DATA SECTION >>
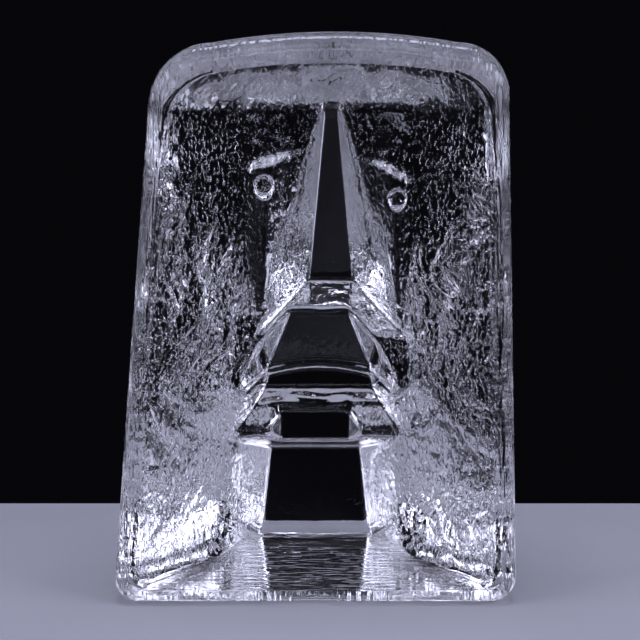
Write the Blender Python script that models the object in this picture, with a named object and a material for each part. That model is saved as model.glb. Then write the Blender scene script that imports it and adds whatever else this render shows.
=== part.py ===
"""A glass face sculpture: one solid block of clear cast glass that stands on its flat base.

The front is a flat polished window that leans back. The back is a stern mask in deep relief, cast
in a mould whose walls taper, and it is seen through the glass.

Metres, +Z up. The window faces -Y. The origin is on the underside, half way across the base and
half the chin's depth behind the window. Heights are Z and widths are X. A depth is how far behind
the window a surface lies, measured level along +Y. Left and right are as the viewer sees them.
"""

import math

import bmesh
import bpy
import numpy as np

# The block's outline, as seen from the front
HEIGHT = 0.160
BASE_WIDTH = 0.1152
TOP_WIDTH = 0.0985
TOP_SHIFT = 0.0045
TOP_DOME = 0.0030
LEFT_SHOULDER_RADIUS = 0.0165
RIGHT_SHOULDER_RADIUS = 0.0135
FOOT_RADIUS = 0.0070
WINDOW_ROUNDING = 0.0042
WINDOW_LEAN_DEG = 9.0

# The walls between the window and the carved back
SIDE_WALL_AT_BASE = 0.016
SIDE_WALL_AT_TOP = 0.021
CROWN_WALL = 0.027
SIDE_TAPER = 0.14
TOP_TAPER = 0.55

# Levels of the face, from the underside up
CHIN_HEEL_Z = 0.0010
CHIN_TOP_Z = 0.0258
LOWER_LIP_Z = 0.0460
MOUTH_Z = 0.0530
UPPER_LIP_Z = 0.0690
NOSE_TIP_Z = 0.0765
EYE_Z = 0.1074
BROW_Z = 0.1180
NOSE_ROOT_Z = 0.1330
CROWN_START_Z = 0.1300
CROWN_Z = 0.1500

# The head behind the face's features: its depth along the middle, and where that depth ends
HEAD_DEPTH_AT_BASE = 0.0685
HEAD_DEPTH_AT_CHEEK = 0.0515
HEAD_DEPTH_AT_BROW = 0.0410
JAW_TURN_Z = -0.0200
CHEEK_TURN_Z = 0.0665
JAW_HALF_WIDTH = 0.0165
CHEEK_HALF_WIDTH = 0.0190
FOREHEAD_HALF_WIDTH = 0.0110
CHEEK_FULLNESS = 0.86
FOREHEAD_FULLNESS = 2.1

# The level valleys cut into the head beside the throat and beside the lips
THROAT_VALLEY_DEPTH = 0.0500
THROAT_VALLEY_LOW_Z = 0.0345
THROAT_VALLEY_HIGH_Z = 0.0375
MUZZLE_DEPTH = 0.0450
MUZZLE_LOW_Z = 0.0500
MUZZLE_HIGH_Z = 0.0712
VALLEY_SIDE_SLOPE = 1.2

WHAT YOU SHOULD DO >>
Copy down the material exactly as written.

TASK RESULT >>
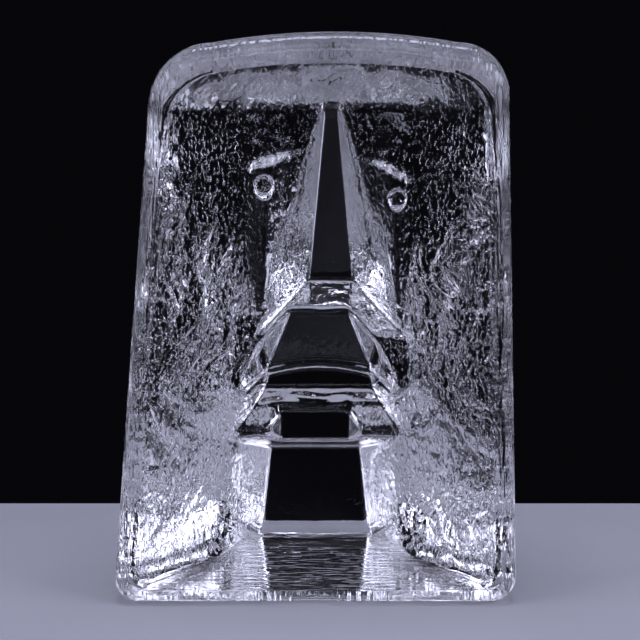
Write the Blender Python script that models the object in this picture, with a named object and a material for each part. That model is saved as model.glb. Then write the Blender scene script that imports it and adds whatever else this render shows.
=== part.py ===
"""A glass face sculpture: one solid block of clear cast glass that stands on its flat base.

The front is a flat polished window that leans back. The back is a stern mask in deep relief, cast
in a mould whose walls taper, and it is seen through the glass.

Metres, +Z up. The window faces -Y. The origin is on the underside, half way across the base and
half the chin's depth behind the window. Heights are Z and widths are X. A depth is how far behind
the window a surface lies, measured level along +Y. Left and right are as the viewer sees them.
"""

import math

import bmesh
import bpy
import numpy as np

# The block's outline, as seen from the front
HEIGHT = 0.160
BASE_WIDTH = 0.1152
TOP_WIDTH = 0.0985
TOP_SHIFT = 0.0045
TOP_DOME = 0.0030
LEFT_SHOULDER_RADIUS = 0.0165
RIGHT_SHOULDER_RADIUS = 0.0135
FOOT_RADIUS = 0.0070
WINDOW_ROUNDING = 0.0042
WINDOW_LEAN_DEG = 9.0

# The walls between the window and the carved back
SIDE_WALL_AT_BASE = 0.016
SIDE_WALL_AT_TOP = 0.021
CROWN_WALL = 0.027
SIDE_TAPER = 0.14
TOP_TAPER = 0.55

# Levels of the face, from the underside up
CHIN_HEEL_Z = 0.0010
CHIN_TOP_Z = 0.0258
LOWER_LIP_Z = 0.0460
MOUTH_Z = 0.0530
UPPER_LIP_Z = 0.0690
NOSE_TIP_Z = 0.0765
EYE_Z = 0.1074
BROW_Z = 0.1180
NOSE_ROOT_Z = 0.1330
CROWN_START_Z = 0.1300
CROWN_Z = 0.1500

# The head behind the face's features: its depth along the middle, and where that depth ends
HEAD_DEPTH_AT_BASE = 0.0685
HEAD_DEPTH_AT_CHEEK = 0.0515
HEAD_DEPTH_AT_BROW = 0.0410
JAW_TURN_Z = -0.0200
CHEEK_TURN_Z = 0.0665
JAW_HALF_WIDTH = 0.0165
CHEEK_HALF_WIDTH = 0.0190
FOREHEAD_HALF_WIDTH = 0.0110
CHEEK_FULLNESS = 0.86
FOREHEAD_FULLNESS = 2.1

# The level valleys cut into the head beside the throat and beside the lips
THROAT_VALLEY_DEPTH = 0.0500
THROAT_VALLEY_LOW_Z = 0.0345
THROAT_VALLEY_HIGH_Z = 0.0375
MUZZLE_DEPTH = 0.0450
MUZZLE_LOW_Z = 0.0500
MUZZLE_HIGH_Z = 0.0712
VALLEY_SIDE_SLOPE = 1.2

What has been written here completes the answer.